Les approches basées sur le marché sont fondées sur la finance carbone. Par exemple, l’Article 6.2 met en place un mécanisme qui permet aux pays d’échanger entre eux des crédits carbones, également appelés «résultats d’atténuation transférés au niveau international» (en anglais, ITMOs). Ces crédits représentent des réductions ou des absorptions de CO2, permettant par exemple à la Tunisie de vendre ses excédents à la Suisse, qui en aurait besoin.

Vous parlez de crédits carbones. Ceux-ci ont défrayé la chronique ces derniers temps. Quel regard portez-vous là-dessus ?

Il faut impérativement distinguer une réglementation encadrée par l’Accord de Paris (lequel a été ratifié par 195 pays dans le monde) du marché volontaire du carbone qui ne répond à aucun cadre législatif, à aucune politique climatique internationale et dans lequel les crédits carbones posent un problème juridique au regard de la réglementation sur les instruments financiers, de type Securities Exchange Act aux USA ou Directive Mifid II pour l’UE. La seule réponse qu’on observe, ce sont des promesses certes louables de plus grande intégrité de ces crédits carbone au travers d’initiatives d’acteurs de la société civile et du secteur privé. Il faudrait sans doute aller plus loin en accréditant les agences de notation existantes, pour les habiliter à juger de l’intégrité de ces projets volontaires et de ces crédits.

Sur le plan théorique, on pourrait comparer cela à la création monétaire. De la même manière que la politique monétaire est encadrée et a généralement pour vocation à assurer la stabilité des prix, le plein-emploi ou encore la stabilité du taux de change, la politique de création d’actifs carbone doit être strictement encadrée, avec pour vocation de réduire les émissions de gaz à effet de serre. C’est ce qui fonctionne très bien en Europe avec le système d’échange de quotas d’émissions. En 20 ans, le marché européen du carbone a fait la démonstration de son efficacité, avec un prix autour de 75 euros la tonne de CO2 ces jours-ci. Le principal avantage du marché volontaire est d’aller de l’avant, car il faut bien avouer que les négociations sur la mise en œuvre de l’Article 6 de l’Accord de Paris traînent.

Comment voyez-vous le marché du carbone évoluer dans les prochaines années ?

Premièrement, il faut clore le chapitre ouvert à la COP-26 de Glasgow en 2021, c’est-à-dire trouver rapidement un consensus sur les modalités de mise en œuvre de l’Article 6 de l’Accord de Paris. Or, les discussions au sein de l’Organe de surveillance du mécanisme de l’Article 6.4  — l’instance de la Convention-Cadre des Nations Unies sur les Changements Climatiques (Ccnucc) responsable de la convergence des marchés volontaire et réglementé — sont pour le moins laborieuses.

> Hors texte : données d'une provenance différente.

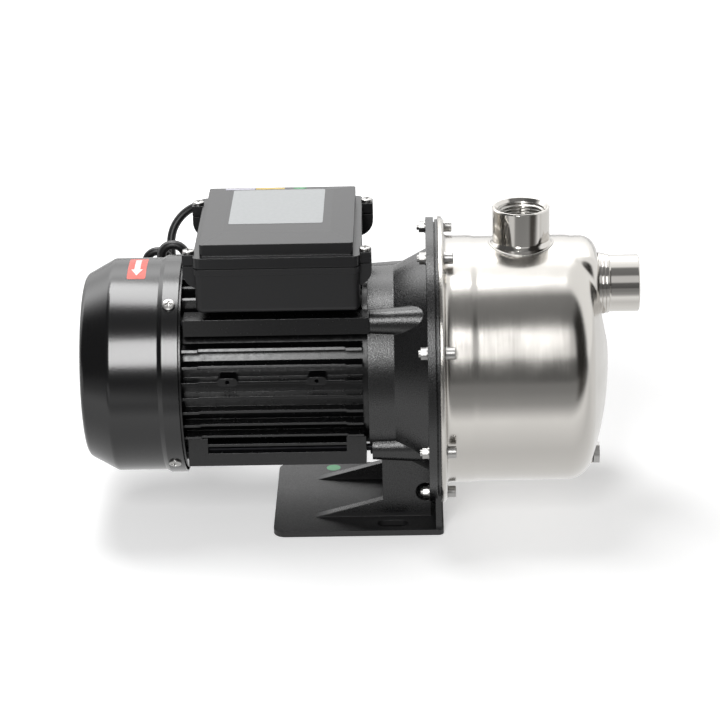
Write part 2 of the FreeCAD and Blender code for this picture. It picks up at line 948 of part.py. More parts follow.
def rounded_block(half_length, half_width, low, high, radius):
    """Upright block on the box centre with rounded vertical corners."""
    shape = block(
        (box_centre_x - half_length, box_centre_x + half_length),
        (-half_width, half_width),
        (low, high),
    )
    corners = [edge for edge in shape.Edges if edge.BoundBox.ZLength > (high - low) / 2]
    return shape.makeFillet(radius, corners)


def ear_outline(low, round_from):
    """Side view of an ear: upright outside, curved in to the wall at its foot."""
    inner = box_half_length - 1.0
    lower = Part.makePolygon([
        Vector(inner, 0, low), Vector(inner, 0, lid_skirt_top_z),
        Vector(ear_reach, 0, lid_skirt_top_z), Vector(ear_reach, 0, round_from),
    ])
    bend = Part.Arc(
        Vector(ear_reach, 0, round_from),
        Vector(ear_reach - 0.28 * (ear_reach - inner), 0, low + 0.38 * (round_from - low)),
        Vector(inner, 0, low),
    ).toShape()
    return Part.Wire(lower.Edges + [bend])


def ears(low_z, high_z):
    """The four screw ears between two heights."""
    shape = Part.Face(ear_outline(ear_bottom_z, ear_round_z))
    shape = shape.extrude(Vector(0, 2 * ear_half_width, 0))
    slab = block((0, ear_reach + 1), (-1, 2 * ear_half_width + 1), (low_z, high_z))
    shape = shape.common(slab)
    pieces = []
    for end in (-1, 1):
        for side in (-1, 1):
            piece = shape.copy()
            if end < 0:
                piece = piece.mirror(Vector(0, 0, 0), Vector(1, 0, 0))
            piece.translate(Vector(box_centre_x, side * ear_screw_y - ear_half_width, 0))
            pieces.append(piece)
    return pieces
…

Deuxièmement, on constate un intérêt croissant pour les coopérations bilatérales (c’est-à-dire la mise en œuvre de l’Article 6.2). L’accord signé entre la Tunisie et la Suisse est une illustration de cette évolution et une excellente nouvelle. De la même manière, dans le secteur aérien, la rigueur imposée par l’Organisation de l’aviation civile internationale (Oaci) pour son programme de compensation et de réduction du carbone pour l’aviation internationale (connu sous le nom de Corsia) doit être applaudi. Enfin, il est important de valoriser correctement les absorptions permanentes de carbone (permises grâce au biochar ou au captage direct du dioxyde de carbone dans l’air). Aujourd’hui, l’Union européenne travaille à mettre en place un cadre de certification relatif aux absorptions de carbone (Crcf). Ce marché est aujourd’hui très prometteur, et les investisseurs ne s’y trompent pas : beaucoup de start-up se lancent dans la séquestration permanente de carbone, avec des technologies aussi diverses que le biochar, la bioénergie avec captage et stockage de carbone ou le captage et stockage directs de carbone atmosphérique.